Every line containing the word "metres" needs to be found and copied.

————————

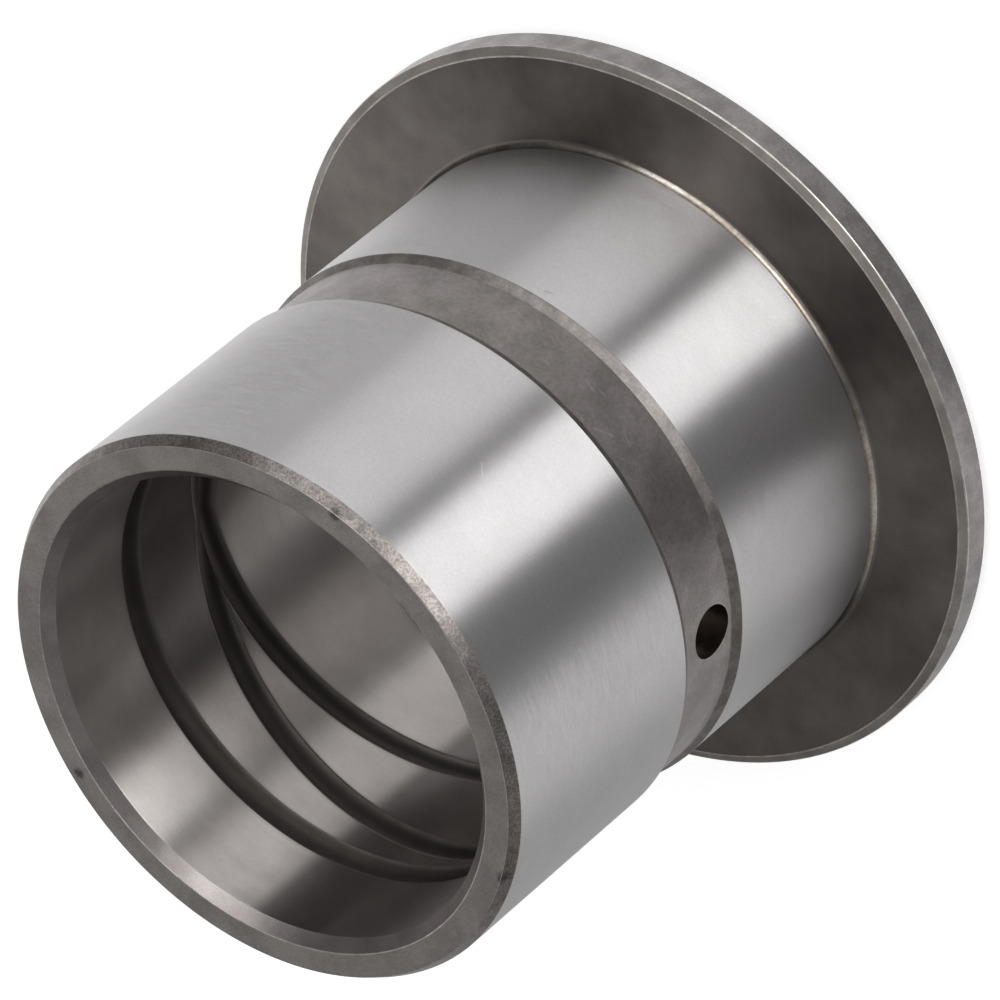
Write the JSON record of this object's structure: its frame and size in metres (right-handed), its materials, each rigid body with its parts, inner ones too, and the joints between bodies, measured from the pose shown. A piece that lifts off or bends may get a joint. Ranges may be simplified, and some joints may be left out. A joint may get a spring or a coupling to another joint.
{
  "type": "flanged bushing",
  "caption": "Flanged hardened steel bushing with a wide supply groove, a radial oil hole and crossing helical grease grooves in its bore.",
  "frame": {"origin": "centre of the flange's back face, which the bushing stands on", "axes": "+Z along the bore axis towards the open end, +X through the radial oil hole"},
  "size_m": [0.136, 0.136, 0.11],
  "materials": {
    "steel": "ground and turned steel, satin on the lands, matt in the grooves and on the flange"
  },
  "bodies": {
    "root": {"bushing": "steel"}
  },
  "joints": []
}
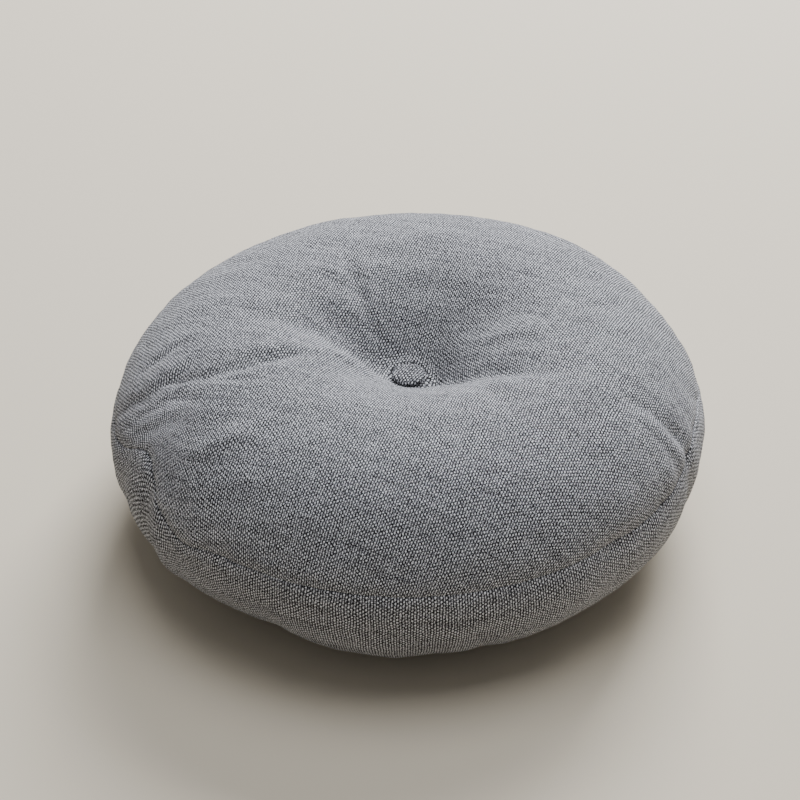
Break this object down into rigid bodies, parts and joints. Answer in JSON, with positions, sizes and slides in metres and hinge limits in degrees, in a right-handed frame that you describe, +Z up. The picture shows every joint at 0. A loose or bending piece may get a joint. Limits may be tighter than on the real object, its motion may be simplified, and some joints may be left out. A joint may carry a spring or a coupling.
{
  "type": "meditation cushion",
  "caption": "Round, thick floor cushion with a rounded crown, a deep buttoned dimple, a sewn side band and a flat underside, for sitting in meditation.",
  "frame": {"origin": "middle of the flat underside, on the surface that the cushion rests on", "axes": "+Z up from that surface through the button, -Y to the side that the picture shows in front, +X to the picture's right"},
  "size_m": [0.4526, 0.452, 0.1746],
  "materials": {
    "grey_cloth": "slubby, heathered plain weave in cool mid grey, matt",
    "button_cloth": "the same grey plain weave, drawn tight over a domed button, matt"
  },
  "bodies": {
    "root": {"cushion": "grey_cloth", "button": "button_cloth"}
  },
  "joints": []
}
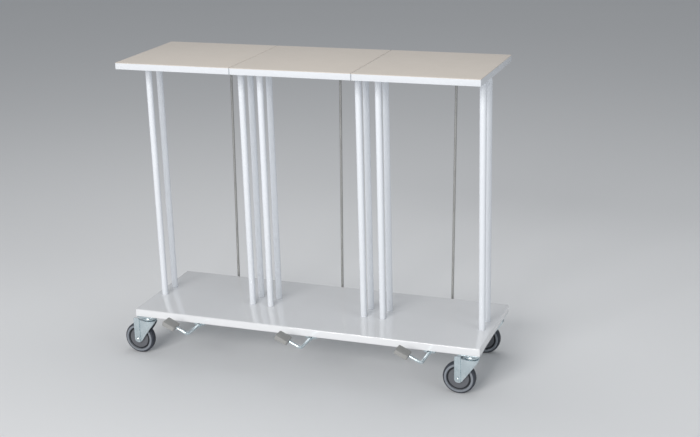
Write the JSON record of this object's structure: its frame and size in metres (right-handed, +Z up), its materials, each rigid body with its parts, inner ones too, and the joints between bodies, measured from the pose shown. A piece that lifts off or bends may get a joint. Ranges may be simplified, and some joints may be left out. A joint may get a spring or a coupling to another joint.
{
  "type": "linen trolley",
  "caption": "Low tray on swivel casters with slim tube hoops, bag rings and hinged lids opened by foot pedals through pull rods.",
  "frame": {"origin": "on the floor, under the middle of the whole trolley at rest", "axes": "+X along the tray from the first cell to the third, +Y from the pedals to the pull rods, +Z up"},
  "size_m": [1.18, 0.4844, 0.95],
  "materials": {
    "white_powder_coat": "gloss white powder coat",
    "lid_powder_coat": "satin warm grey top with white edges",
    "zinc_plate": "bright blue zinc plating",
    "rod_steel": "drawn grey steel",
    "pad_plastic": "matt light grey moulding",
    "tyre_rubber": "matt dark grey rubber",
    "hub_plastic": "satin mid grey plastic"
  },
  "bodies": {
    "frame": {"deck_tray": "white_powder_coat", "hoop_left_1": "white_powder_coat", "hoop_right_1": "white_powder_coat", "bag_ring_1": "white_powder_coat", "hinge_bracket_1": "white_powder_coat", "hinge_pin_1": "zinc_plate", "front_clamp_1": "zinc_plate", "rear_clamp_1": "zinc_plate", "hoop_left_2": "white_powder_coat", "hoop_right_2": "white_powder_coat", "bag_ring_2": "white_powder_coat", "hinge_bracket_2": "white_powder_coat", "hinge_pin_2": "zinc_plate", "front_clamp_2": "zinc_plate", "rear_clamp_2": "zinc_plate", "hoop_left_3": "white_powder_coat", "hoop_right_3": "white_powder_coat", "bag_ring_3": "white_powder_coat", "hinge_bracket_3": "white_powder_coat", "hinge_pin_3": "zinc_plate", "front_clamp_3": "zinc_plate", "rear_clamp_3": "zinc_plate", "caster_head_front_left": "zinc_plate", "caster_head_front_right": "zinc_plate", "caster_head_rear_left": "zinc_plate", "caster_head_rear_right": "zinc_plate"},
    "lid_1_body": {"lid_1": "lid_powder_coat", "lid_tail_1": "zinc_plate"},
    "rod_1_body": {"pull_rod_1": "rod_steel"},
    "pedal_1_body": {"pedal_shaft_1": "zinc_plate", "crank_lever_1": "zinc_plate", "pedal_pad_1": "pad_plastic"},
    "lid_2_body": {"lid_2": "lid_powder_coat", "lid_tail_2": "zinc_plate"},
    "rod_2_body": {"pull_rod_2": "rod_steel"},
    "pedal_2_body": {"pedal_shaft_2": "zinc_plate", "crank_lever_2": "zinc_plate", "pedal_pad_2": "pad_plastic"},
    "lid_3_body": {"lid_3": "lid_powder_coat", "lid_tail_3": "zinc_plate"},
    "rod_3_body": {"pull_rod_3": "rod_steel"},
    "pedal_3_body": {"pedal_shaft_3": "zinc_plate", "crank_lever_3": "zinc_plate", "pedal_pad_3": "pad_plastic"},
    "swivel_front_left_body": {"caster_fork_front_left": "zinc_plate", "caster_axle_front_left": "zinc_plate"},
    "wheel_front_left_body": {"wheel_hub_front_left": "hub_plastic", "tyre_front_left": "tyre_rubber"},
    "swivel_front_right_body": {"caster_fork_front_right": "zinc_plate", "caster_axle_front_right": "zinc_plate"},
    "wheel_front_right_body": {"wheel_hub_front_right": "hub_plastic", "tyre_front_right": "tyre_rubber"},
    "swivel_rear_left_body": {"caster_fork_rear_left": "zinc_plate", "caster_axle_rear_left": "zinc_plate"},
    "wheel_rear_left_body": {"wheel_hub_rear_left": "hub_plastic", "tyre_rear_left": "tyre_rubber"},
    "swivel_rear_right_body": {"caster_fork_rear_right": "zinc_plate", "caster_axle_rear_right": "zinc_plate"},
    "wheel_rear_right_body": {"wheel_hub_rear_right": "hub_plastic", "tyre_rear_right": "tyre_rubber"}
  },
  "joints": [
    {"name": "lid_1_hinge", "type": "hinge", "parent": "frame", "child": "lid_1_body", "pos_m": [-0.3205, 0.21525, 0.919], "axis": [-1, 0, 0], "range_deg": [0, 76]},
    {"name": "rod_1_slide", "type": "slide", "parent": "frame", "child": "rod_1_body", "axis": [0, 0, -1], "range_m": [0, 0.0173]},
    {"name": "pedal_1_pivot", "type": "hinge", "parent": "frame", "child": "pedal_1_body", "pos_m": [-0.3141, -0.22175, 0.128], "axis": [0, -1, 0], "range_deg": [0, 30]},
    {"name": "lid_2_hinge", "type": "hinge", "parent": "frame", "child": "lid_2_body", "pos_m": [0.0545, 0.21525, 0.919], "axis": [-1, 0, 0], "range_deg": [0, 76]},
    {"name": "rod_2_slide", "type": "slide", "parent": "frame", "child": "rod_2_body", "axis": [0, 0, -1], "range_m": [0, 0.0173]},
    {"name": "pedal_2_pivot", "type": "hinge", "parent": "frame", "child": "pedal_2_body", "pos_m": [0.0609, -0.22175, 0.128], "axis": [0, -1, 0], "range_deg": [0, 30]},
    {"name": "lid_3_hinge", "type": "hinge", "parent": "frame", "child": "lid_3_body", "pos_m": [0.4295, 0.21525, 0.919], "axis": [-1, 0, 0], "range_deg": [0, 76]},
    {"name": "rod_3_slide", "type": "slide", "parent": "frame", "child": "rod_3_body", "axis": [0, 0, -1], "range_m": [0, 0.0173]},
    {"name": "pedal_3_pivot", "type": "hinge", "parent": "frame", "child": "pedal_3_body", "pos_m": [0.4359, -0.22175, 0.128], "axis": [0, -1, 0], "range_deg": [0, 30]},
    {"name": "swivel_front_left", "type": "hinge", "parent": "frame", "child": "swivel_front_left_body", "pos_m": [-0.503, -0.11875, 0.1187], "axis": [0, 0, 1], "continuous": true},
    {"name": "wheel_front_left", "type": "hinge", "parent": "swivel_front_left_body", "child": "wheel_front_left_body", "pos_m": [-0.54, -0.11875, 0.05], "axis": [0, 1, 0], "continuous": true},
    {"name": "swivel_front_right", "type": "hinge", "parent": "frame", "child": "swivel_front_right_body", "pos_m": [0.558, -0.11875, 0.1187], "axis": [0, 0, 1], "continuous": true},
    {"name": "wheel_front_right", "type": "hinge", "parent": "swivel_front_right_body", "child": "wheel_front_right_body", "pos_m": [0.521, -0.11875, 0.05], "axis": [0, 1, 0], "continuous": true},
    {"name": "swivel_rear_left", "type": "hinge", "parent": "frame", "child": "swivel_rear_left_body", "pos_m": [-0.503, 0.18625, 0.1187], "axis": [0, 0, 1], "continuous": true},
    {"name": "wheel_rear_left", "type": "hinge", "parent": "swivel_rear_left_body", "child": "wheel_rear_left_body", "pos_m": [-0.54, 0.18625, 0.05], "axis": [0, 1, 0], "continuous": true},
    {"name": "swivel_rear_right", "type": "hinge", "parent": "frame", "child": "swivel_rear_right_body", "pos_m": [0.558, 0.18625, 0.1187], "axis": [0, 0, 1], "continuous": true},
    {"name": "wheel_rear_right", "type": "hinge", "parent": "swivel_rear_right_body", "child": "wheel_rear_right_body", "pos_m": [0.521, 0.18625, 0.05], "axis": [0, 1, 0], "continuous": true}
  ],
  "couplings": [
    {"joint": "rod_1_slide", "follows": "lid_1_hinge", "m_per_rad": 0.01299},
    {"joint": "pedal_1_pivot", "follows": "lid_1_hinge", "ratio": 0.3947},
    {"joint": "rod_2_slide", "follows": "lid_2_hinge", "m_per_rad": 0.01299},
    {"joint": "pedal_2_pivot", "follows": "lid_2_hinge", "ratio": 0.3947},
    {"joint": "rod_3_slide", "follows": "lid_3_hinge", "m_per_rad": 0.01299},
    {"joint": "pedal_3_pivot", "follows": "lid_3_hinge", "ratio": 0.3947}
  ]
}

————————

**Output of the task:**
Write the JSON record of this object's structure: its frame and size in metres (right-handed), its materials, each rigid body with its parts, inner ones too, and the joints between bodies, measured from the pose shown. A piece that lifts off or bends may get a joint. Ranges may be simplified, and some joints may be left out. A joint may get a spring or a coupling to another joint.
Break this object down into rigid bodies, parts and joints. Answer in JSON, with positions, sizes and slides in metres and hinge limits in degrees, in a right-handed frame that you describe, +Z up. The picture shows every joint at 0. A loose or bending piece may get a joint. Limits may be tighter than on the real object, its motion may be simplified, and some joints may be left out. A joint may carry a spring or a coupling.
Write the JSON record of this object's structure: its frame and size in metres (right-handed, +Z up), its materials, each rigid body with its parts, inner ones too, and the joints between bodies, measured from the pose shown. A piece that lifts off or bends may get a joint. Ranges may be simplified, and some joints may be left out. A joint may get a spring or a coupling to another joint.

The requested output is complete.